=== PROBLEM TO WORK ON ===
All of the data below must be repeated exactly.

=== DATA BLOCK ===
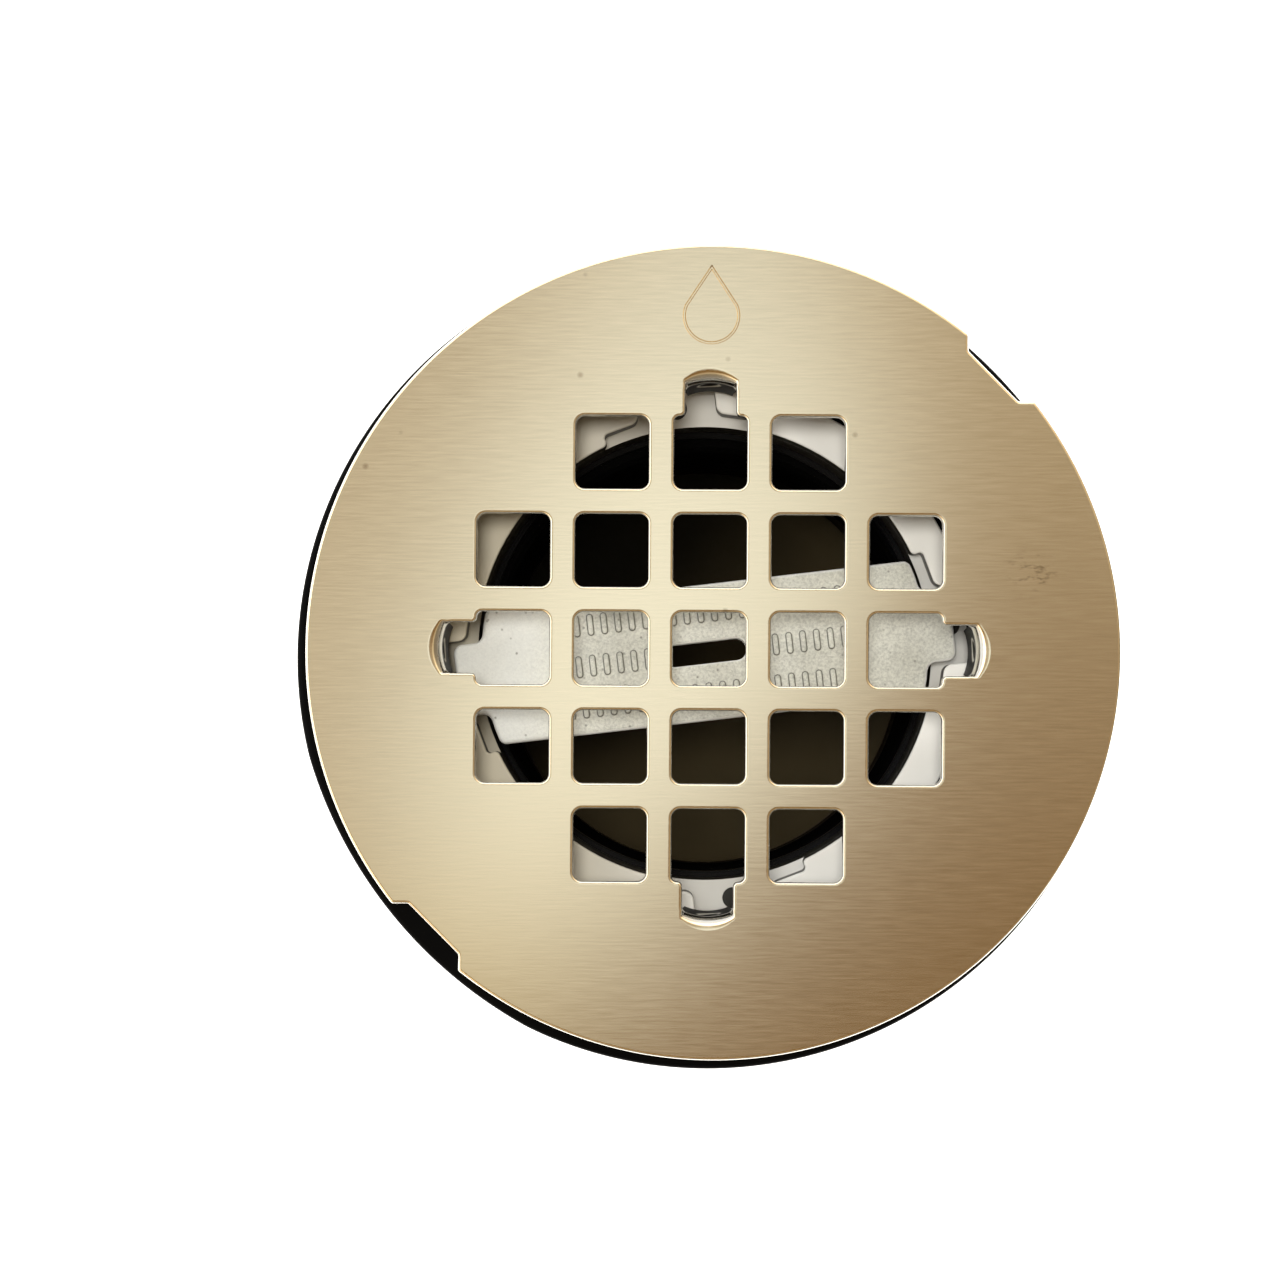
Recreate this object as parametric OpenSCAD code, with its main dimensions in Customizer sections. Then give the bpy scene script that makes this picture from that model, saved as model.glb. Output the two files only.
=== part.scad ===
// Shower floor drain: a snap-in pierced strainer over a no-caulk drain body, with the
// compression gasket, slip ring, notched nut and tightening key inside the body, and the
// sealing washer, friction washer and locknut that clamp it under the floor.
// Z is the axis of the drain body, z = 0 is the bottom of the body, +Z is up.

/* [Strainer] */
// Outside diameter of the strainer plate
strainer_d = 108; // [107:0.5:108.5]
// Thickness of the strainer sheet
sheet_t = 1.2; // [1:0.1:1.4]
// Distance between the centres of neighbouring holes
hole_pitch = 13; // [12.8:0.1:13.2]
// Width of one square hole
hole_w = 9.65; // [9.2:0.05:9.8]
// Corner radius of a square hole
hole_corner = 1.2; // [0.6:0.1:1.6]
// Width of each keyhole slot
slot_w = 6.75; // [6.2:0.05:7]
// Distance from the pattern centre to the end of a slot
slot_reach = 37.2; // [36.9:0.1:37.2]
// Width of each bent snap tab
tab_w = 6; // [5:0.1:6]
// Radius of the curved face of a snap tab
tab_arc_r = 8; // [7:0.5:9]
// How far a snap tab hangs below the top of the sheet
tab_drop = 10; // [8:0.5:10]
// Depth of the two pry notches in the rim
notch_depth = 1.9; // [1.5:0.1:2.2]
// Half width of the inner edge of a pry notch
notch_half = 4.7; // [4:0.1:5]

/* [Drain body] */
// Height of the drain body
body_h = 58.8; // [58.8:0.1:62]
// Radius of the flange
flange_r = 54.6; // [54.4:0.1:54.8]
// Thickness of the flange
flange_t = 3.8; // [3.4:0.1:4]
// Crest radius of the outside thread, for a floor opening 82.6 mm across
spigot_r = 40.75; // [40.6:0.05:40.8]
// Radius of the recess under the strainer
recess_r = 38.6; // [38.4:0.1:38.8]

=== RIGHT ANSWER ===
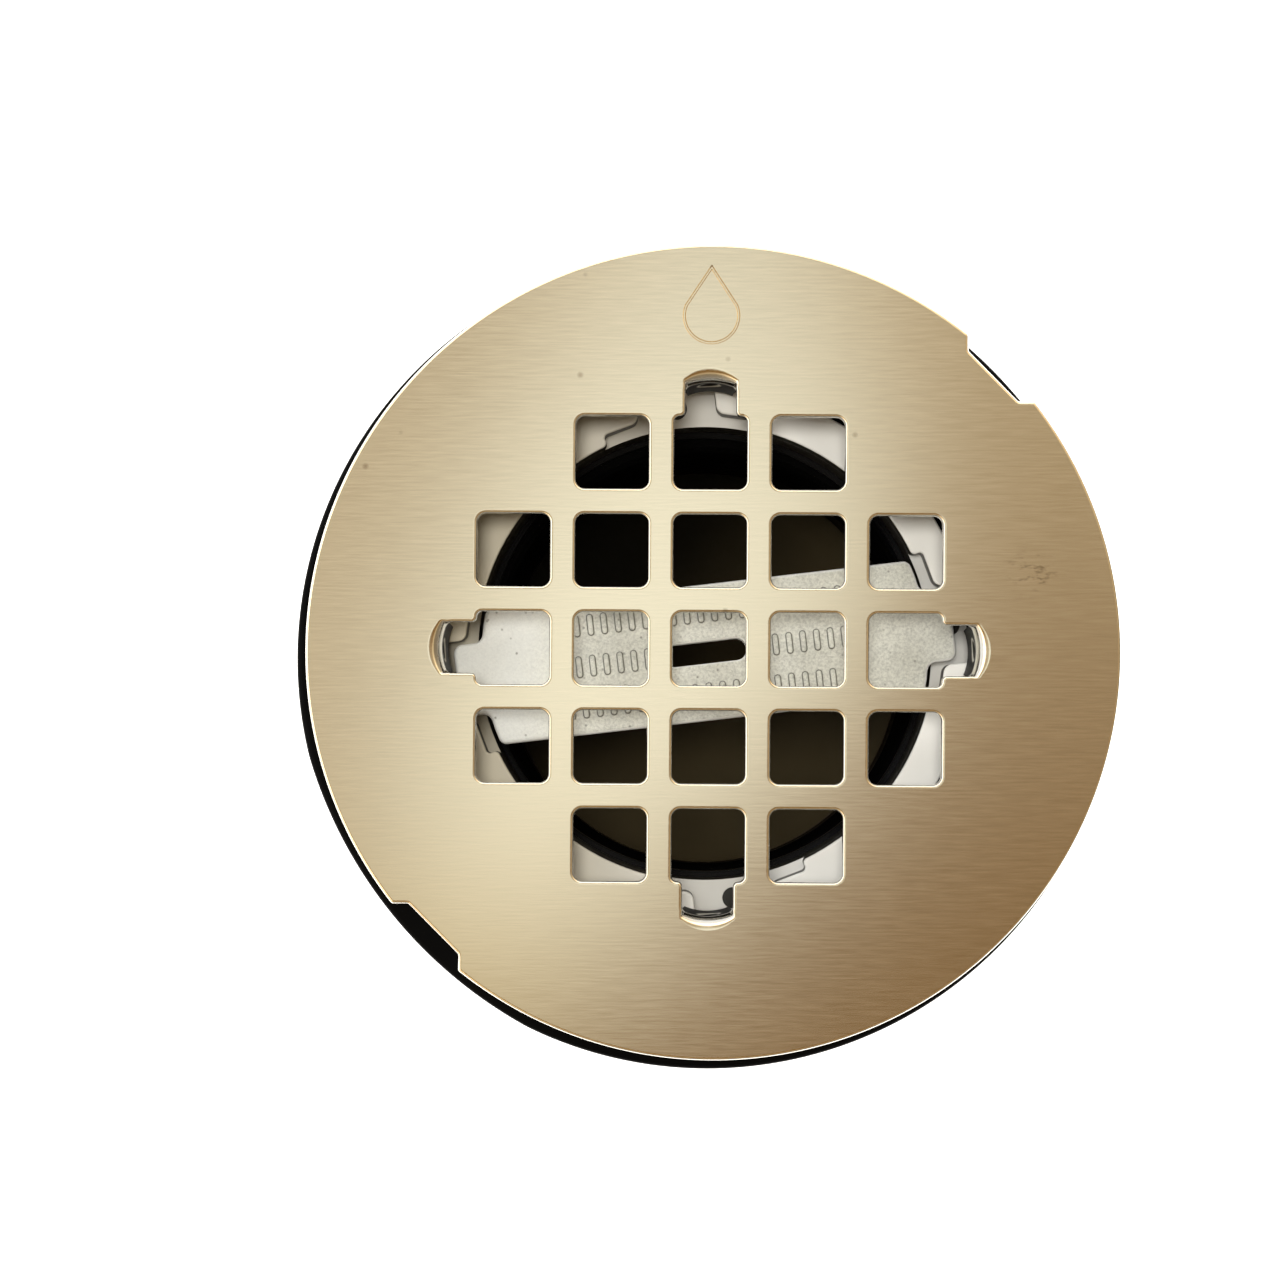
Recreate this object as parametric OpenSCAD code, with its main dimensions in Customizer sections. Then give the bpy scene script that makes this picture from that model, saved as model.glb. Output the two files only.
=== part.scad ===
// Shower floor drain: a snap-in pierced strainer over a no-caulk drain body, with the
// compression gasket, slip ring, notched nut and tightening key inside the body, and the
// sealing washer, friction washer and locknut that clamp it under the floor.
// Z is the axis of the drain body, z = 0 is the bottom of the body, +Z is up.

/* [Strainer] */
// Outside diameter of the strainer plate
strainer_d = 108; // [107:0.5:108.5]
// Thickness of the strainer sheet
sheet_t = 1.2; // [1:0.1:1.4]
// Distance between the centres of neighbouring holes
hole_pitch = 13; // [12.8:0.1:13.2]
// Width of one square hole
hole_w = 9.65; // [9.2:0.05:9.8]
// Corner radius of a square hole
hole_corner = 1.2; // [0.6:0.1:1.6]
// Width of each keyhole slot
slot_w = 6.75; // [6.2:0.05:7]
// Distance from the pattern centre to the end of a slot
slot_reach = 37.2; // [36.9:0.1:37.2]
// Width of each bent snap tab
tab_w = 6; // [5:0.1:6]
// Radius of the curved face of a snap tab
tab_arc_r = 8; // [7:0.5:9]
// How far a snap tab hangs below the top of the sheet
tab_drop = 10; // [8:0.5:10]
// Depth of the two pry notches in the rim
notch_depth = 1.9; // [1.5:0.1:2.2]
// Half width of the inner edge of a pry notch
notch_half = 4.7; // [4:0.1:5]

/* [Drain body] */
// Height of the drain body
body_h = 58.8; // [58.8:0.1:62]
// Radius of the flange
flange_r = 54.6; // [54.4:0.1:54.8]
// Thickness of the flange
flange_t = 3.8; // [3.4:0.1:4]
// Crest radius of the outside thread, for a floor opening 82.6 mm across
spigot_r = 40.75; // [40.6:0.05:40.8]
// Radius of the recess under the strainer
recess_r = 38.6; // [38.4:0.1:38.8]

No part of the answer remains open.